#### [Provided data]
:::

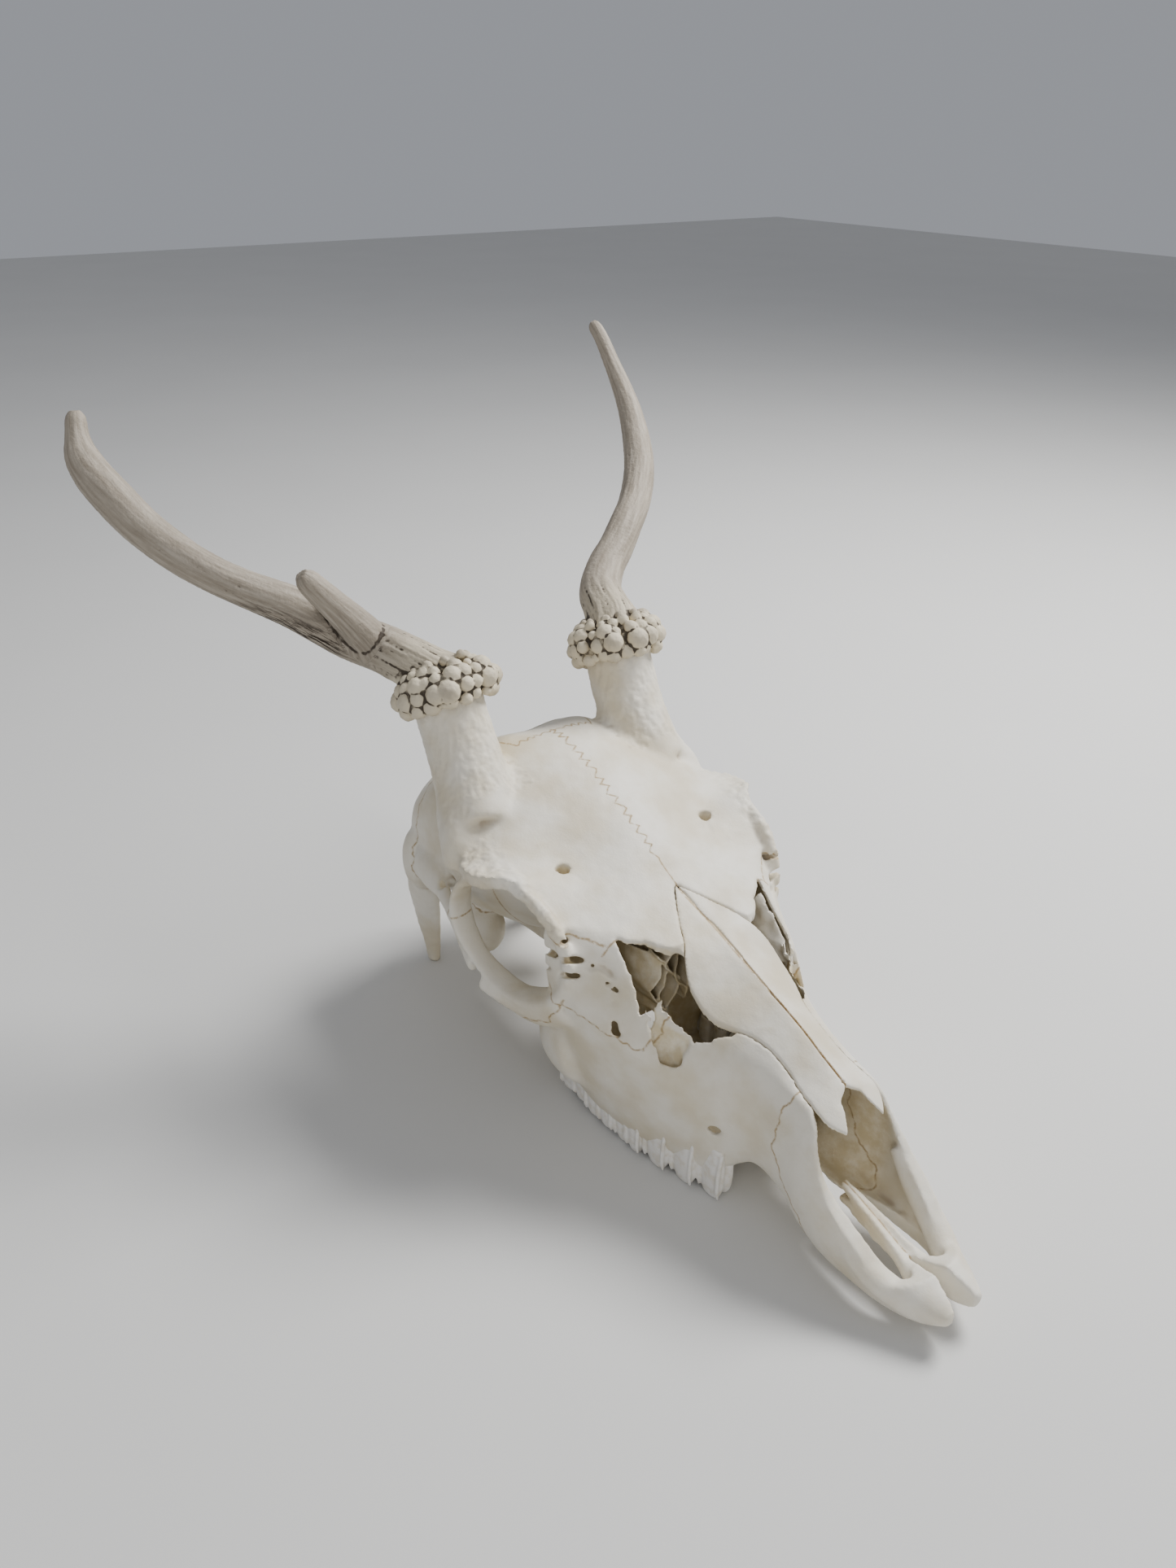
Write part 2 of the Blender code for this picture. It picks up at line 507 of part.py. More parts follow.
# sutures: view, line, and how far out from the middle the cut runs
SUTURES = [
    ("side", [(14, 112), (13, 60), (17, 44), (17, -6)], 0, 60),                  # occipital
    ("side", [(11, BLOCK_LOW_Z), (93, BLOCK_LOW_Z)], 0, 43),                     # base, braincase
    ("side", [(92, BLOCK_LOW_Z), (FACE_BACK_X + 0.1, BLOCK_LOW_Z)], 0, 24),      # base, frontal
    ("side", [(FACE_BACK_X, 45), (FACE_BACK_X, -4)], 0, 19.9),                   # base, maxilla
    ("side", [(FACE_BACK_X, 43.9), (FACE_BACK_X, 88)], 0, 30),                   # frontal, lacrimal
    ("side", [(104, 87.4), (113.5, 87), (128, 84), (135, 82)], 0, 60),           # under the forehead
    ("side", [(134.8, 81.5), (135.2, 90)], 32, 60),                              # its front corner
    ("side", [(110, 64), (124, 61.5), (140, 57.5), (156, 54.5), (158.5, 68)], 0, 64),   # lacrimal, maxilla
    ("side", [(128, 64), (121, 51), (104, 43), (84, 40)], 24, 64),               # zygomatic, maxilla
    ("side", [(54, 70), (84, 72)], 46, 68),                                      # zygomatic, frontal
    ("side", [(52, 44), (50, 70)], 44, 66),                                      # cheek arch
    ("side", [(208, 67), (202, 52), (201, 36), (207, 25), (215, 19), (222, -2)], 0, 26),   # premaxilla
    ("top", [(84, 19.2), (FACE_BACK_X + 0.1, 19.9)], -6, 44.2),                  # base, last molar
    ("top", [(FACE_BACK_X - 0.3, 24.2), (130, 24.2)], 42, 65)]                   # zygomatic, back wall


def smoothstep(t):
    t = min(max(t, 0.0), 1.0)
    return t * t * (3 - 2 * t)


def coronal_x(y, z):
    """The suture behind the frontals: far forward on the roof, swept back round the pedicles."""
    x = CORONAL[0][0]
    for (xa, za), (xb, zb) in zip(CORONAL[:-1], CORONAL[1:]):
        if za >= z >= zb:
            x = xa + (xb - xa) * (za - z) / (za - zb)
    return x + CORONAL_SHIFT * smoothstep((26 - abs(y)) / 9) * smoothstep((z - 92) / 18)


def coronal_heights():
    top, low = CORONAL[0][1], CORONAL[-1][1]
    return [top + (low - top) * row / CORONAL_ROWS for row in range(CORONAL_ROWS + 1)]


def coronal_saw(group):
    """A thin bent sheet along the suture behind the frontals."""
    bm = bmesh.new()
    grid = bmesh.ops.create_grid(bm, x_segments=CORONAL_COLUMNS, y_segments=CORONAL_ROWS, size=1.0)
    heights = coronal_heights()
    for k, vert in enumerate(grid["verts"]):
        row, column = divmod(k, CORONAL_COLUMNS + 1)
        y = CORONAL_REACH * (2 * column / CORONAL_COLUMNS - 1)
        vert.co = at(coronal_x(y, heights[row]), y, heights[row])
    bm.normal_update()
    bmesh.ops.solidify(bm, geom=bm.faces[:], thickness=GAP * MM)
    return new_object("saw_coronal", bm, group)


def parting_cutters(group):
    back = [(coronal_x(0, z) - SAW_OVERLAP, z) for z in coronal_heights()]
    cutters = [prism(group, "saw_midline", back + MIDLINE_FRONT, -GAP / 2, GAP / 2, "side"), coronal_saw(group)]
    for k, (view, line, inner, outer) in enumerate(SUTURES):
        name = f"saw_{k}"
        if view == "top":
            band = ribbon(line, GAP)
            cutters.append(prism(group, name, band, inner, outer))
            cutters.append(prism(group, name, mirrored_outline(band)[::-1], inner, outer))
            continue
        for low, high in [(-outer, outer)] if inner == 0 else [(inner, outer), (-outer, -inner)]:
            cutters.append(prism(group, name, ribbon(line, GAP), low, high, "side"))
    return cutters


def islands(bm):
    """The separate closed bodies of a bmesh, as lists of faces."""
    left = set(bm.faces)
    found = []
    while left:
        seed = left.pop()
        body, edge = [seed], [seed]
        while edge:
            face = edge.pop()
            for border in face.edges:
                for other in border.link_faces:
                    if other in left:
                        left.discard(other)
                        body.append(other)
                        edge.append(other)
        found.append(body)
    return found


def split(obj, seeds, group):
    """Replace obj by one object for each seed: the body nearest to that point; chips are dropped."""
    source = bmesh.new()
    source.from_mesh(obj.data)
    bodies = [body_copy(faces) for faces in islands(source)]
    source.free()
    trees = [BVHTree.FromBMesh(body) for body in bodies]
    owner = {}
    for name, seed in seeds.items():
        nearest = min(range(len(bodies)), key=lambda k: trees[k].find_nearest(at(*seed))[3])
        if nearest in owner:
            raise RuntimeError(f"{name} is still joined to {owner[nearest]}")
        owner[nearest] = name
    for k, body in enumerate(bodies):
        if k in owner:
            new_object(owner[k], body, group)
        else:
            body.free()
    bpy.data.objects.remove(obj, do_unlink=True)


def body_copy(faces):
    """A bmesh of its own for some faces of another."""
    copy = bmesh.new()
    twin = {}
    for face in faces:
        for vert in face.verts:
            if vert not in twin:
                twin[vert] = copy.verts.new(vert.co)
        copy.faces.new([twin[vert] for vert in face.verts])
    return copy


def add_burr(bm, side):
    """The pearled rim at the antler's foot: lumps round a short drum."""
    centre, axis = burr_frame(side)
    side_a = axis.orthogonal().normalized()
    side_b = axis.cross(side_a)
    rings = []
    for level, share in ((-0.56, 0.82), (-0.22, 1.0), (0.2, 1.0), (0.5, 0.8)):
        ring = []
        for k in range(2 * BURR_PEARLS):
            turn = math.pi * k / BURR_PEARLS
            radius = BURR_RADIUS * share + (BURR_SWELL if k % 2 else -0.4)
            ring.append(at(*(centre + axis * level * BURR_HEIGHT
                             + (side_a * math.cos(turn) + side_b * math.sin(turn)) * radius)))
        rings.append(ring)
    add_loft(bm, rings)


def add_nasal(side, group):
    """A nasal bone: a sheet that follows the roof of the face, given its thickness downwards."""
    bm = bmesh.new()
    across = 2
    rows = []
    for x in steps_along(NASAL, NASAL_STEPS):
        inner, outer = eased(NASAL, x)
        rows.append([bm.verts.new(at(x, side * y, roof_height(x, y)))
                     for y in (inner + (outer - inner) * j / across for j in range(across + 1))])
    for low, high in zip(rows[:-1], rows[1:]):
        for j in range(across):
            bm.faces.new((low[j], low[j + 1], high[j + 1], high[j]))
    lower = bmesh.ops.extrude_face_region(bm, geom=bm.faces[:])["geom"]
    sunk = [v for v in lower if isinstance(v, bmesh.types.BMVert)]
    bmesh.ops.translate(bm, vec=(0, 0, -NASAL_THICKNESS * MM), verts=sunk)
    new_object("nasal_" + ("left" if side > 0 else "right"), bm, group)


def roof_height(x, y):
    """Height of the face's top at y out from the middle."""
    z0, *rest, z7 = eased(FACE, x)
    curve = spline([(0.0, z0, 0)] + [(rest[i], rest[i + 1], 0) for i in range(0, len(rest), 2)], 12)
    for a, b in zip(curve[:-1], curve[1:]):
        if a.x <= y <= b.x:
            return a.y + (b.y - a.y) * (y - a.x) / max(b.x - a.x, 1e-9)
    return curve[-1].y


def swept_object(name, stations, side, sides, group):
    bm = bmesh.new()
    add_sweep(bm, smooth_stations([((c[0], side * c[1], c[2]), r) for c, r in stations], 2), sides=sides)
    return new_object(name, bm, group)


def add_antlers(parts, cutters):
    for tag, side, stations in (("right", -1, BEAM_RIGHT), ("left", 1, BEAM_LEFT)):
        antler = swept_object("antler_" + tag + "_beam", stations, side, 10, parts)
        bm = bmesh.new()
        add_burr(bm, side)
        extras = [new_object("burr_" + tag, bm, cutters)]
        if side < 0:
            extras.append(swept_object("brow_tine", BROW_TINE, side, 10, cutters))
        for extra in extras:
            cut(antler, extra, "UNION")
            bpy.data.objects.remove(extra, do_unlink=True)
        saws = [burr_block(cutters, "cut_antler_foot_" + tag, side, upward=False)]
        if side < 0:
            saws.append(fork_saw(side, cutters))
        for saw in saws:
            cut(antler, saw)
            bpy.data.objects.remove(saw, do_unlink=True)
        if side < 0:
            antler.name = "antler_right"
            split(antler, RIGHT_ANTLER, parts)


def fork_saw(side, group):
    """A thin disc across the foot of the brow tine."""
    centre = Vector((TINE_FORK[0], side * TINE_FORK[1], TINE_FORK[2]))
    low, high = (Vector((p[0][0], side * p[0][1], p[0][2])) for p in (BROW_TINE[1], BROW_TINE[2]))
    turn = (high - low).to_track_quat("Z", "Y").to_matrix().to_4x4()
    bm = bmesh.new()
    radius = TINE_FORK_RADIUS * MM
    bmesh.ops.create_cone(bm, cap_ends=True, segments=16, radius1=radius, radius2=radius,
                          depth=GAP * MM, matrix=Matrix.Translation(at(*centre)) @ turn)
    return new_object("saw_fork", bm, group)


def add_ethmoid(group):
    """The mass of scroll bones at the back of the nasal cavity, flat against its back wall."""
    bm = bmesh.new()
    bmesh.ops.create_uvsphere(bm, u_segments=14, v_segments=8, radius=1.0,
                              matrix=Matrix.Translation(at(CAVITY_BACK_X + 1, 0, 68))
                              @ Matrix.Diagonal((24 * MM, 25 * MM, 12 * MM, 1)))
    back = at(CAVITY_BACK_X + 1.6, 0, 0)
    cut_plane = bmesh.ops.bisect_plane(bm, geom=bm.verts[:] + bm.edges[:] + bm.faces[:], plane_co=back,
                                       plane_no=(-1, 0, 0), clear_outer=True)
    rim = [e for e in cut_plane["geom_cut"] if isinstance(e, bmesh.types.BMEdge)]
    bmesh.ops.contextual_create(bm, geom=rim)
    new_object("ethmoid", bm, group)


# material of each kind of part: colour, roughness
LOOKS = {"antler": ((0.43, 0.38, 0.31), 0.62), "nasal": ((0.72, 0.66, 0.55), 0.5),
         "ethmoid": ((0.48, 0.37, 0.25), 0.8), "braincase": ((0.70, 0.64, 0.53), 0.55),
         "bone": ((0.74, 0.68, 0.57), 0.52)}


def paint(obj):
    """Give obj a plain material of its own, after the kind of part its name starts with."""
    colour, roughness = LOOKS.get(obj.name.split("_")[0], LOOKS["bone"])
    material = bpy.data.materials.new(obj.name + "_surface")
    material.use_nodes = True
    surface = material.node_tree.nodes["Principled BSDF"]
    surface.inputs["Base Color"].default_value = (*colour, 1.0)
    surface.inputs["Roughness"].default_value = roughness
    surface.inputs["Metallic"].default_value = 0.0
    obj.data.materials.clear()
    obj.data.materials.append(material)


def main():
    for obj in list(bpy.data.objects):
        bpy.data.objects.remove(obj, do_unlink=True)
    parts = collection(NAME)
    cutters = collection("cutters")
    skull = fuse(skull_forms(parts), VOXEL, SKULL_TRIANGLES)
    for cutter in cavity_cutters(cutters) + parting_cutters(cutters):
        cut(skull, cutter)
        bpy.data.objects.remove(cutter, do_unlink=True)
    seeds = dict(BONES)
    for name, (x, y, z) in PAIRED_BONES.items():
        seeds[name + "_left"] = (x, y, z)
        seeds[name + "_right"] = (x, -y, z)
    split(skull, seeds, parts)
    add_ethmoid(parts)
    for side in (1, -1):
        add_nasal(side, parts)
    add_antlers(parts, cutters)
    for obj in parts.objects:
        paint(obj)


main()
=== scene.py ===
"""Deer skull with antlers: the looks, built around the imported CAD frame.

The bones are grown from the same stations as the CAD model but in a much finer grain, opened
and broken as on the real skull, and parted along their sutures.  Lengths in the tables are
millimetres in the skull's own frame: X forward from near the middle of the occipital condyles,
Y to the animal's left, Z up from the floor.
"""
import json
import math
from functools import partial

import bmesh
import bpy
import numpy as np
from mathutils import Matrix, Vector, noise
from mathutils.bvhtree import BVHTree
from mathutils.kdtree import KDTree

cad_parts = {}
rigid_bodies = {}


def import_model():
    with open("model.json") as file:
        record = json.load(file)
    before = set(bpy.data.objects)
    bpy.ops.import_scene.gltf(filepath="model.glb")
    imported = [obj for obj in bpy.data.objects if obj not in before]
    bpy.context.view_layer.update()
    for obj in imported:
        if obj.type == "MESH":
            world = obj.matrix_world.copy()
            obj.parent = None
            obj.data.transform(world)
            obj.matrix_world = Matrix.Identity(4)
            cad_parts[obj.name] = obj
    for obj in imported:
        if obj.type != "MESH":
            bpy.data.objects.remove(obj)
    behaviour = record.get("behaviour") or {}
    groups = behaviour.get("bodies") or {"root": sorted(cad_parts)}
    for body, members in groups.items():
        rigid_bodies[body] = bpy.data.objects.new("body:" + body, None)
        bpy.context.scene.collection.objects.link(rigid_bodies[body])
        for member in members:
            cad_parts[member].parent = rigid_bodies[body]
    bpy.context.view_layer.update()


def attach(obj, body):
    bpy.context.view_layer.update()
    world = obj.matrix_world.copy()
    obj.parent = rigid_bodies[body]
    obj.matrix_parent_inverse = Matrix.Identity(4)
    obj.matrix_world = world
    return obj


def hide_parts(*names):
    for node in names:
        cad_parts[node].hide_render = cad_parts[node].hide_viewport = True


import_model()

bl_info = {
    "name": "Deer skull",
    "version": (1, 0, 0),
    "blender": (4, 5, 0),
    "location": "View3D > Sidebar > Deer skull",
    "description": "Builds the bones, teeth and antlers of a young buck's skull",
    "category": "Add Mesh",
}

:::

#### [Direction]
Report each line in the data that holds the word "Identity".

#### [The completed task]
            obj.matrix_world = Matrix.Identity(4)
    obj.matrix_parent_inverse = Matrix.Identity(4)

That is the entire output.